◆ **Problem requirements**
The material below contains a line with "attach(cloth, BODY)" and a line with "3]]), np.array([0]), [material])". Copy exactly those two lines and all lines between them.

◆ **Raw data**
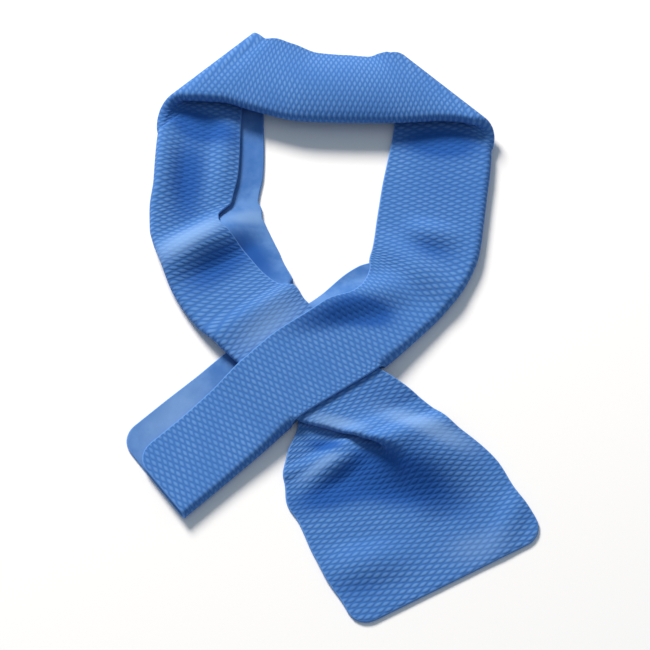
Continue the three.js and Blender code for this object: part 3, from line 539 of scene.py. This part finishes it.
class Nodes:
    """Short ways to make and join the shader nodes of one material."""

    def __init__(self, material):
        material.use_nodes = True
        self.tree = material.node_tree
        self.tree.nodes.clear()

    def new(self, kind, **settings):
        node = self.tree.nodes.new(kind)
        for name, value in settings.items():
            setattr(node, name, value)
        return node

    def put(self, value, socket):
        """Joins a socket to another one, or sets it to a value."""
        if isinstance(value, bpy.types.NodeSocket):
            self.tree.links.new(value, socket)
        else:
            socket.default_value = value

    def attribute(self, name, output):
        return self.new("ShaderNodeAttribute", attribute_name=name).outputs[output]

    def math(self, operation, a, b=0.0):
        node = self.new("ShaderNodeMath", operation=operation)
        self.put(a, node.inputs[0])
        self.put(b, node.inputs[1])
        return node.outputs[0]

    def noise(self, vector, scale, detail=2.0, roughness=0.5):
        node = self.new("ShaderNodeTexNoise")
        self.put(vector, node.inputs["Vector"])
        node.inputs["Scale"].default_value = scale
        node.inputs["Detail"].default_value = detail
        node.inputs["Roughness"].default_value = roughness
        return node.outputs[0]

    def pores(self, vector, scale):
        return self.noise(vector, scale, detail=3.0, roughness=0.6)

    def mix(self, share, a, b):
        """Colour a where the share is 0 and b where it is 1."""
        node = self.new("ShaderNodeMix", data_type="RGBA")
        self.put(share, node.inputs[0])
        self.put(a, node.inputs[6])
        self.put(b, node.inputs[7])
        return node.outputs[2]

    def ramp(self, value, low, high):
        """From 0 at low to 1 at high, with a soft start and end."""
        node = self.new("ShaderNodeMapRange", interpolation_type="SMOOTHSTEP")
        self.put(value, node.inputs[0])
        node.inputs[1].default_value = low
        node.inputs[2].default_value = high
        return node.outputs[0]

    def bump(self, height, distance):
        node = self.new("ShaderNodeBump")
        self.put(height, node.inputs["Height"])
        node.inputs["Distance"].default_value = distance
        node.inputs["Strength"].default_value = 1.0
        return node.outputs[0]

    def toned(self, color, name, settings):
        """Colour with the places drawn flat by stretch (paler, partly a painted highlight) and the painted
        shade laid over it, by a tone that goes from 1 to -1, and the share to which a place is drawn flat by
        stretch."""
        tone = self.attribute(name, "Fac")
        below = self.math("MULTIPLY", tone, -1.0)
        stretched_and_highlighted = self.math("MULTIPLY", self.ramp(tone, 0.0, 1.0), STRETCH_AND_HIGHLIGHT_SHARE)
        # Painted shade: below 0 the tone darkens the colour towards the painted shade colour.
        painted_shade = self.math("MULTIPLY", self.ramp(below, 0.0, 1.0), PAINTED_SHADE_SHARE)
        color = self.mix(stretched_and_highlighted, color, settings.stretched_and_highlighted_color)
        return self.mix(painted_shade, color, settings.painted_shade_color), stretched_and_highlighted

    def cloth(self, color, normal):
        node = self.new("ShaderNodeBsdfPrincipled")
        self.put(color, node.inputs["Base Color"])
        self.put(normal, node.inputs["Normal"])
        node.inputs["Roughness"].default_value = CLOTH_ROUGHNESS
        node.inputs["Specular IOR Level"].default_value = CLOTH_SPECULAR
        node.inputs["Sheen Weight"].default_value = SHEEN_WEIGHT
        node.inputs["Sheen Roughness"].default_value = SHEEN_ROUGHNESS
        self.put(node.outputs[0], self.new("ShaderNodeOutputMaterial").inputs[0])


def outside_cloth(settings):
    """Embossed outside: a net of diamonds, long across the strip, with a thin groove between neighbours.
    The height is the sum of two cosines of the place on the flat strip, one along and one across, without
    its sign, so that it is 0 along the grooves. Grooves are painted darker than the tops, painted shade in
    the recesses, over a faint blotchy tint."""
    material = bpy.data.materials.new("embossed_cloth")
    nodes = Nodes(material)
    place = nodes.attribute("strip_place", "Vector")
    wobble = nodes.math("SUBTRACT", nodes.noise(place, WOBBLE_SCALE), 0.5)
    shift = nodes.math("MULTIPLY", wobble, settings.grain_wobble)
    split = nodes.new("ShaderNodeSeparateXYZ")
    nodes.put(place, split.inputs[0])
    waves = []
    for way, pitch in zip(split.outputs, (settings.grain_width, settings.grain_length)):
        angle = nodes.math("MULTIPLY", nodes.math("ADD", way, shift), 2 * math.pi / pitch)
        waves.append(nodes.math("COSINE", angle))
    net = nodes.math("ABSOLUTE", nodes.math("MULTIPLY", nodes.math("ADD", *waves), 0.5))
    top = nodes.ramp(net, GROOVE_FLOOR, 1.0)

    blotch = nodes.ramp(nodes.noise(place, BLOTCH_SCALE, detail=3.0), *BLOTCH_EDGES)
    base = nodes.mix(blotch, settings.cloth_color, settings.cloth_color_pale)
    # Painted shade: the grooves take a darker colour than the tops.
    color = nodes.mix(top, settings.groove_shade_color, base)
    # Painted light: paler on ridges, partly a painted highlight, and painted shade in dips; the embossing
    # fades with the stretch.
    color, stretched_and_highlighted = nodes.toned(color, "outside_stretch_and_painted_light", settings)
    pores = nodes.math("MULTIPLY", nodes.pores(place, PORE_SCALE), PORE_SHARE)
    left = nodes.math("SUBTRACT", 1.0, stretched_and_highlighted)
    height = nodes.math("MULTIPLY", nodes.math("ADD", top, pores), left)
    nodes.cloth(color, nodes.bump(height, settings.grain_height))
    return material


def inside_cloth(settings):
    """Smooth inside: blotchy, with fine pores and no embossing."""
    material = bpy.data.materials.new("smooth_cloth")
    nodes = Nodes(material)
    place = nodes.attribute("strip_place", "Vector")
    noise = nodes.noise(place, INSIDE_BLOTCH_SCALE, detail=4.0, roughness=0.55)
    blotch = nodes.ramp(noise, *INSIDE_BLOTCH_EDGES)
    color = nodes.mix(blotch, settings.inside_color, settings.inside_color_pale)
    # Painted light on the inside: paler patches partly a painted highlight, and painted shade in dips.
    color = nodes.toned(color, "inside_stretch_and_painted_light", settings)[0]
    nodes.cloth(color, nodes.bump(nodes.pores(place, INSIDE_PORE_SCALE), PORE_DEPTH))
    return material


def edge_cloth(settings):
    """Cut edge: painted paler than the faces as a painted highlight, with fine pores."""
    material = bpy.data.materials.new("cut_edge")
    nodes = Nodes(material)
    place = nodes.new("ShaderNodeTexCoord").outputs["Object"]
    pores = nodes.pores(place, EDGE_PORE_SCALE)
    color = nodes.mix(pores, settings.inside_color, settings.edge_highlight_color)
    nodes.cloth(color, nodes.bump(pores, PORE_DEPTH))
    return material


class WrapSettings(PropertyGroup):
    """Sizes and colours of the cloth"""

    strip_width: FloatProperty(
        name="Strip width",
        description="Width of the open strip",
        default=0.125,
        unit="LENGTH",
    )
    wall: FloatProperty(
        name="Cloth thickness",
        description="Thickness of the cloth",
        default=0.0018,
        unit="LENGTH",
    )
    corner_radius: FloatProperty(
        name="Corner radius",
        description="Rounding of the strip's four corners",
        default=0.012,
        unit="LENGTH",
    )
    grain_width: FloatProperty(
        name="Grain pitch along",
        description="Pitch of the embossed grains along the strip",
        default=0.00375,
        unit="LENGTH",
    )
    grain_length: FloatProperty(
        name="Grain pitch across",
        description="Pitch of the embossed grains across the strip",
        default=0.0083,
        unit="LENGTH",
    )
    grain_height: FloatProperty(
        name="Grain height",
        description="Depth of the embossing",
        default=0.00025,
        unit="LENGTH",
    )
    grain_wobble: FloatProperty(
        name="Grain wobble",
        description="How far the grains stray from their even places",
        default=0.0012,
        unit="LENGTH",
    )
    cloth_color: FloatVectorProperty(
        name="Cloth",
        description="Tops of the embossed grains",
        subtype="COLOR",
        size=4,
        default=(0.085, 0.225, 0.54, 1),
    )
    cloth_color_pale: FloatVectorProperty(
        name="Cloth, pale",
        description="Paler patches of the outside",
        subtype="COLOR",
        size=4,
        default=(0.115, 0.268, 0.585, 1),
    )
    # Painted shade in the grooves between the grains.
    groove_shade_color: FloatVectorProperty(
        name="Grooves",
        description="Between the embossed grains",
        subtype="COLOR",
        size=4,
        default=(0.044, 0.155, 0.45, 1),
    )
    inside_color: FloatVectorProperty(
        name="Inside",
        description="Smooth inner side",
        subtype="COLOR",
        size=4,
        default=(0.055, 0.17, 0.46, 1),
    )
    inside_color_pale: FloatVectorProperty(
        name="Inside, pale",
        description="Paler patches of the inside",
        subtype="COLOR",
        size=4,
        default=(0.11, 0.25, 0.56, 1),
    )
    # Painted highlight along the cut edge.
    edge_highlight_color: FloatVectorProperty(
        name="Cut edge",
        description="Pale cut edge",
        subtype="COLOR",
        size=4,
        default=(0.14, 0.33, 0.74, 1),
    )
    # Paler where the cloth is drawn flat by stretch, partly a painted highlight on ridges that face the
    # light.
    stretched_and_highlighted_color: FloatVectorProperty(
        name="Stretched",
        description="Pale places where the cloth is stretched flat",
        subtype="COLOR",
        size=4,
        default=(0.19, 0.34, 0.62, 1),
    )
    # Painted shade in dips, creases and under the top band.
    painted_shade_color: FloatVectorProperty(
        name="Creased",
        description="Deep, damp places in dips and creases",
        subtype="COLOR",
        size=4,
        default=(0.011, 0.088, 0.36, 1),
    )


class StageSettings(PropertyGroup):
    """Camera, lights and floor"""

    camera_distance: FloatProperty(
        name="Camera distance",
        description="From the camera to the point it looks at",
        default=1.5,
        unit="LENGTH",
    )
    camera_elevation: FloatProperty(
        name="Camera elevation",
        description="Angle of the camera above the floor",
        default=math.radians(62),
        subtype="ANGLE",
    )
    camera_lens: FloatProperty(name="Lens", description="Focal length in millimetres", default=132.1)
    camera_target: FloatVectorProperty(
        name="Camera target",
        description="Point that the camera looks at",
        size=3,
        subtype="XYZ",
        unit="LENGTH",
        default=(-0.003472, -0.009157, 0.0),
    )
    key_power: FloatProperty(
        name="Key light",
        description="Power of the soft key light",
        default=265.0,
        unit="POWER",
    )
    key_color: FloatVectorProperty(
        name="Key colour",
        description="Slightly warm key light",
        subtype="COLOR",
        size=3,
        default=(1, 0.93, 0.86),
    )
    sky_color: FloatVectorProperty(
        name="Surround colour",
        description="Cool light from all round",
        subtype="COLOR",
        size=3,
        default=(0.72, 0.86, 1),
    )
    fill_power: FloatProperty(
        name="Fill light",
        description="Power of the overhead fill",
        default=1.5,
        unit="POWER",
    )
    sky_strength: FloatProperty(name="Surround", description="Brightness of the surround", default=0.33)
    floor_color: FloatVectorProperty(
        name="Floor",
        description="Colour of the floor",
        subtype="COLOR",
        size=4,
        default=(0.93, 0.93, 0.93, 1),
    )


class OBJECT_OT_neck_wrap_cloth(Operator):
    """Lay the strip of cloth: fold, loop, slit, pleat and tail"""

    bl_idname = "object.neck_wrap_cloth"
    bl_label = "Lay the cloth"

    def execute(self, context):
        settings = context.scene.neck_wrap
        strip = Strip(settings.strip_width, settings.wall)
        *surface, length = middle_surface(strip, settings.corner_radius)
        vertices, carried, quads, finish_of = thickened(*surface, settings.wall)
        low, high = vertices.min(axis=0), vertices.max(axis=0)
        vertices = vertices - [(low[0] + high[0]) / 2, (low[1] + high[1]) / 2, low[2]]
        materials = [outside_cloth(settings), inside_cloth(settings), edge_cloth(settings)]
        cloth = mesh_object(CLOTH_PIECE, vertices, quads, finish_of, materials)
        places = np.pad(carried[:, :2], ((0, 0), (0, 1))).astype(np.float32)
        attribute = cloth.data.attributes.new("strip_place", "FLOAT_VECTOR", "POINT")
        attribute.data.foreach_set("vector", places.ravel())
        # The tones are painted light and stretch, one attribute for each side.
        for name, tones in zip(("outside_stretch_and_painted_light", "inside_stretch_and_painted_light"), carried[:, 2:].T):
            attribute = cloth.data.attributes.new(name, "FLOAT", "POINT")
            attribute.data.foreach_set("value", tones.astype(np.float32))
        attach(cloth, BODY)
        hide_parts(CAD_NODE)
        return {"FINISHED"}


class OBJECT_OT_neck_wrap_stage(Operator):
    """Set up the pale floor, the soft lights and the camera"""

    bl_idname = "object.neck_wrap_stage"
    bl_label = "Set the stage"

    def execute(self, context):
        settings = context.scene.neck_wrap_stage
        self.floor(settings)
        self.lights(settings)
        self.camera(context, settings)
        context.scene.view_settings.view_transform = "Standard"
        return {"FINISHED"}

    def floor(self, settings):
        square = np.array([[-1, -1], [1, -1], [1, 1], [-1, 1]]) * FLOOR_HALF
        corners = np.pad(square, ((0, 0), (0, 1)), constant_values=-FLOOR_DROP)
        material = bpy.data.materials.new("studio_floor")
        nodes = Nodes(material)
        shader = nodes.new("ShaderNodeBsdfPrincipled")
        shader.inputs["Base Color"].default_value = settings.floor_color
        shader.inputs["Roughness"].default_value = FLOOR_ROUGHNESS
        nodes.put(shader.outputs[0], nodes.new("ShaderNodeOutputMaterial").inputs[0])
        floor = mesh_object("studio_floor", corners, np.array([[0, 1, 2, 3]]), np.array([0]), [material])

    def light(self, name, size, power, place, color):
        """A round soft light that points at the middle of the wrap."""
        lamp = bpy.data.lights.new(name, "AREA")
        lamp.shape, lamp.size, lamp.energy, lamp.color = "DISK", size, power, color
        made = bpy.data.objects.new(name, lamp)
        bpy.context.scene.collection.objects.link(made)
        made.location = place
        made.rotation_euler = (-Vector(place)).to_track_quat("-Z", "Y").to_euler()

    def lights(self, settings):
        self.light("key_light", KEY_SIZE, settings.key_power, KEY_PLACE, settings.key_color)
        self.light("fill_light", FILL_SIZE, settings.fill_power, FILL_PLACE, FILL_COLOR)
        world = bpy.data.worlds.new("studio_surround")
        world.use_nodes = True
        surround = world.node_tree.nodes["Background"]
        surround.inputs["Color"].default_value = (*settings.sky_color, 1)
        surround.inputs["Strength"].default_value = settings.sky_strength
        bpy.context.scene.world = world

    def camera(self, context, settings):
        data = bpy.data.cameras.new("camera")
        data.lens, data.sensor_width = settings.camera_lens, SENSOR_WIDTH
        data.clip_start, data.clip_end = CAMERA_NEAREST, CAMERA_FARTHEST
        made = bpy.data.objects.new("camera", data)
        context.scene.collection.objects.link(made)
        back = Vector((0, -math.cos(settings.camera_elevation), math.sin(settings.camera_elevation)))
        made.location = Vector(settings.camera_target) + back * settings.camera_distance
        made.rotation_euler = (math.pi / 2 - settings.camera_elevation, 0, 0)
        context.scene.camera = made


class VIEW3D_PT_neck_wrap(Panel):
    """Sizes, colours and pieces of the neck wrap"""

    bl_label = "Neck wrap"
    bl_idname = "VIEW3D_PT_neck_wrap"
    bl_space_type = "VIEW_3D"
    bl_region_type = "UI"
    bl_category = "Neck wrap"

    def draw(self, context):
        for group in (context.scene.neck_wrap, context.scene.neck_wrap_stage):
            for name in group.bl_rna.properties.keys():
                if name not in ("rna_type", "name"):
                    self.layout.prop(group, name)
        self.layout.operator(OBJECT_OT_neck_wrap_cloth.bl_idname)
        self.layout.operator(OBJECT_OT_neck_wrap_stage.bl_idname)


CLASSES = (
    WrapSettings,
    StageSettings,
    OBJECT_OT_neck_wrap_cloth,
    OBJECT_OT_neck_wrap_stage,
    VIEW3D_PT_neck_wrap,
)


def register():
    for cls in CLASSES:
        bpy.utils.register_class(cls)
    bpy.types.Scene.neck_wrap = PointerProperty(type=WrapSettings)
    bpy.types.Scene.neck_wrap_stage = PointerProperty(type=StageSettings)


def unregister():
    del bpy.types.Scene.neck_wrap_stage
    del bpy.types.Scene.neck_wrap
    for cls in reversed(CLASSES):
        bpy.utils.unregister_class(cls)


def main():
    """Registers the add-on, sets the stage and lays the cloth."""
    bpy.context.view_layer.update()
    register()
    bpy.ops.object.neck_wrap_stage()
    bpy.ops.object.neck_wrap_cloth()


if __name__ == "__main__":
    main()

==

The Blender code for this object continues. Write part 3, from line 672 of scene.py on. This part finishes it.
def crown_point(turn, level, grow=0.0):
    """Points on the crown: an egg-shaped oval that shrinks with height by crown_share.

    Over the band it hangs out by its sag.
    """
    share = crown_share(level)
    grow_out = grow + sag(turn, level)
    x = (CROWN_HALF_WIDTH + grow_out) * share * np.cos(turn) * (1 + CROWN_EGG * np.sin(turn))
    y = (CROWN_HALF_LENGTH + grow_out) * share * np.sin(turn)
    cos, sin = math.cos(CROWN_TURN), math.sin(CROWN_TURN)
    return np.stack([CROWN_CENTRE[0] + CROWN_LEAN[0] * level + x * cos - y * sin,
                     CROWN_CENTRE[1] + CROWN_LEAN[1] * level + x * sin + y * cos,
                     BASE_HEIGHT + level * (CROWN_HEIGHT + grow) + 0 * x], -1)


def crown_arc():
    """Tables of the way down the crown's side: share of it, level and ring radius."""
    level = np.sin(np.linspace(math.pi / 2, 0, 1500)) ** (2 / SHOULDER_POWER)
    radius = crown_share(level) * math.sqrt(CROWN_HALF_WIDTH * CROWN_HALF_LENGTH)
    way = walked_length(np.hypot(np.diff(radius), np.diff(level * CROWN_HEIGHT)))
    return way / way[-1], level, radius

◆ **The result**
        attach(cloth, BODY)
        hide_parts(CAD_NODE)
        return {"FINISHED"}


class OBJECT_OT_neck_wrap_stage(Operator):
    """Set up the pale floor, the soft lights and the camera"""

    bl_idname = "object.neck_wrap_stage"
    bl_label = "Set the stage"

    def execute(self, context):
        settings = context.scene.neck_wrap_stage
        self.floor(settings)
        self.lights(settings)
        self.camera(context, settings)
        context.scene.view_settings.view_transform = "Standard"
        return {"FINISHED"}

    def floor(self, settings):
        square = np.array([[-1, -1], [1, -1], [1, 1], [-1, 1]]) * FLOOR_HALF
        corners = np.pad(square, ((0, 0), (0, 1)), constant_values=-FLOOR_DROP)
        material = bpy.data.materials.new("studio_floor")
        nodes = Nodes(material)
        shader = nodes.new("ShaderNodeBsdfPrincipled")
        shader.inputs["Base Color"].default_value = settings.floor_color
        shader.inputs["Roughness"].default_value = FLOOR_ROUGHNESS
        nodes.put(shader.outputs[0], nodes.new("ShaderNodeOutputMaterial").inputs[0])
        floor = mesh_object("studio_floor", corners, np.array([[0, 1, 2, 3]]), np.array([0]), [material])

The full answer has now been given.